Desço a rua. Tem uma inclinação suave. No centro dela, uma estreita via com uma textura diferente da pedra que a circunda, permite a quem tenha deficiência visual manter-se no caminho. Manchas cinzentas claras de cimento não disfarçado, talvez de um reboco talvez mal feito e apressado, destoam ocasionalmente nas paredes xistosas das casas.
À direita, um fontanário está ancorado e mimetizado na parede de uma antiga casa bem recuperada. Do lado esquerdo, a irregularidade laminada e as cores amáveis do xisto são interrompidas abruptamente por uma parede lisa e alva.
Poucos metros depois abre-se um pequeno largo. A explicação para este branco súbito surge. Pertence à capela da Nossa Senhora da Conceição. A sua fachada é um grito alvo no xisto que a rodeia.

Saindo de uma das vielas, uma senhora cruza o largo e vem regar os vasos que estão na entrada da capela. Na mão direita segura um balde cinzento, na esquerda, um regador vermelho.
Vai ao fontanário, enche ambos e volta de novo aos vasos. Com sorriso contido e simpático, dá dois dedos de conversa rápidos: "Habitam aqui uma mão cheia de pessoas. Quase todos nós ponderamos sair. Alguns já só vêem cá aos fins de semana."
"São vocês, que nos visitam, que trazem um pouco de vida. A maioria prefere andar por outras aldeias, Candal e Talasnal, do que por Gondramaz. Mas está bom assim."

Após o largo, a rua desce mais umas dezenas de metros e acaba num trilho que mergulha no verde.



Das aldeias de xisto, Gondramaz é talvez a mais equilibrada e agradável. Não tão betinha quanto Talasnal, nem tão alternativa quanto Catarredor.
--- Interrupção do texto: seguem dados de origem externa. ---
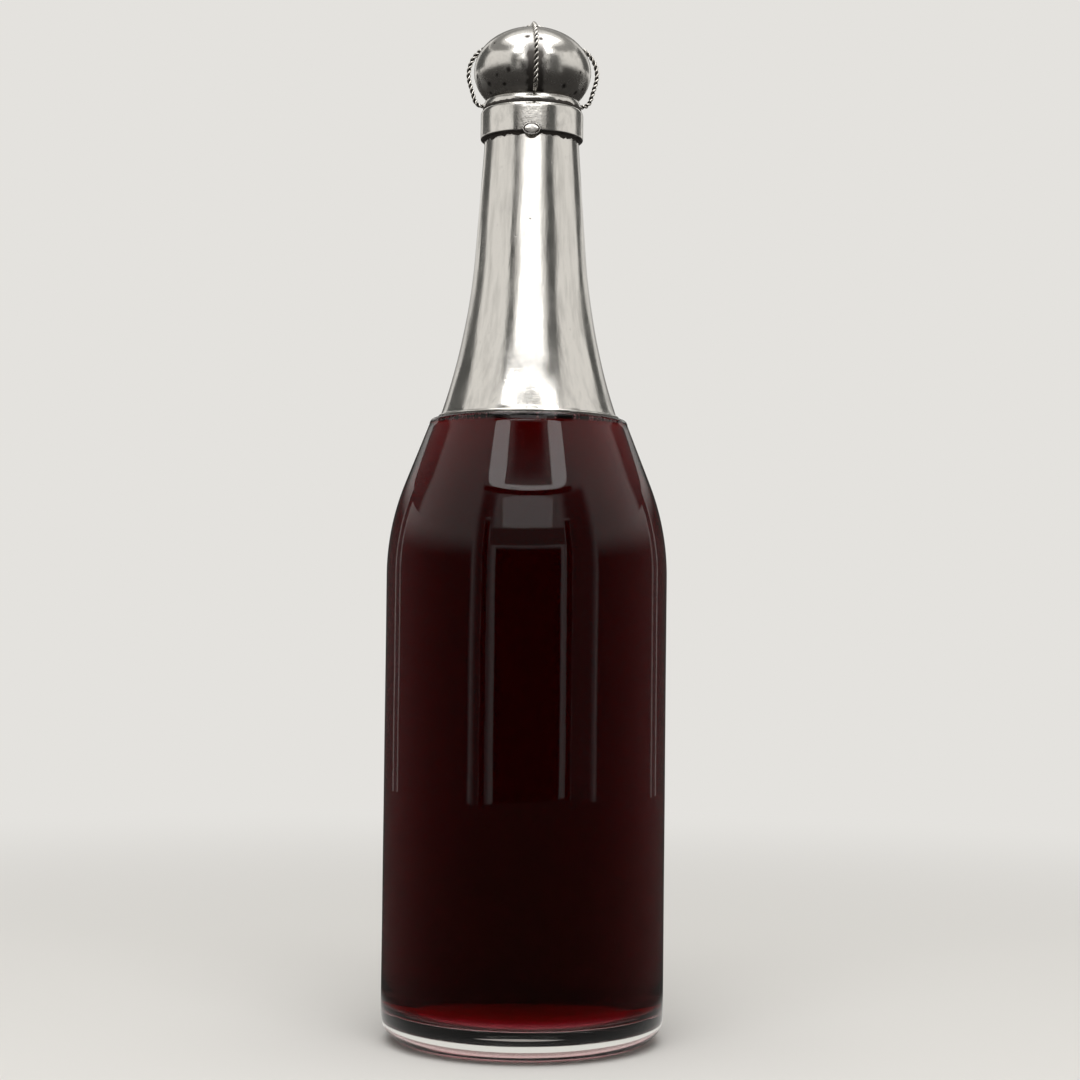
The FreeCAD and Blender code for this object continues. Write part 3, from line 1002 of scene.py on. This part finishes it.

Bem recuperada e arrumada, sente-se que houve cuidado, sinceridade e carinho no seu restauro. Não houve exageros e o objectivo não foi a comercialização nem a massificação de visitantes. Não tem alojamento, cafés ou restaurantes (só um) em profusão.

Sente-se o seu isolamento. Não só fisicamente mas também tecnologicamente. Rede é quase inexistente. Telemóveis, computadores e tablets estão reduzidos ao silêncio. É necessário procurar pelos raros locais, onde se possa encontrar o tal pauzinho de rede disponível e esperar que este seja o suficiente, e estável, para fazer uma chamada ou enviar uma mensagem.







Na crista da encosta, onde a aldeia se incrusta, está um parque de torres eólicas. Chega-se lá por um  piso que começa muito estreito muito irregular e desnivelado - mais trilho que outra coisa qualquer - está rasgado na terra por escorrências das águas. Mas o cenário, justifica-o. A vista é limpa. As torres, elegantes e esguias, de longas e esbeltas lâminas, rasgam o ar, fazendo-o soltar um queixume grave.
A paisagem estava castigada. Uma extensa faixa negra interrompia o azul imaculado do céu e um aroma denso de algo a arder pairava no ar. Do alto da serra, descortinava-se facilmente um enorme foco de fumo viscoso e tenebroso - um incêndio de vários dias fazia sentir a sua pesada presença.

Em poucas horas explora-se Gondramaz. É ver e partir? O contrário. Ver e ficar.
Há algo que torna esta pequena aldeia apetecível, acolhedora, confortável. Aquele je ne sai quoi vago e atraente que a distingue das outras aldeias.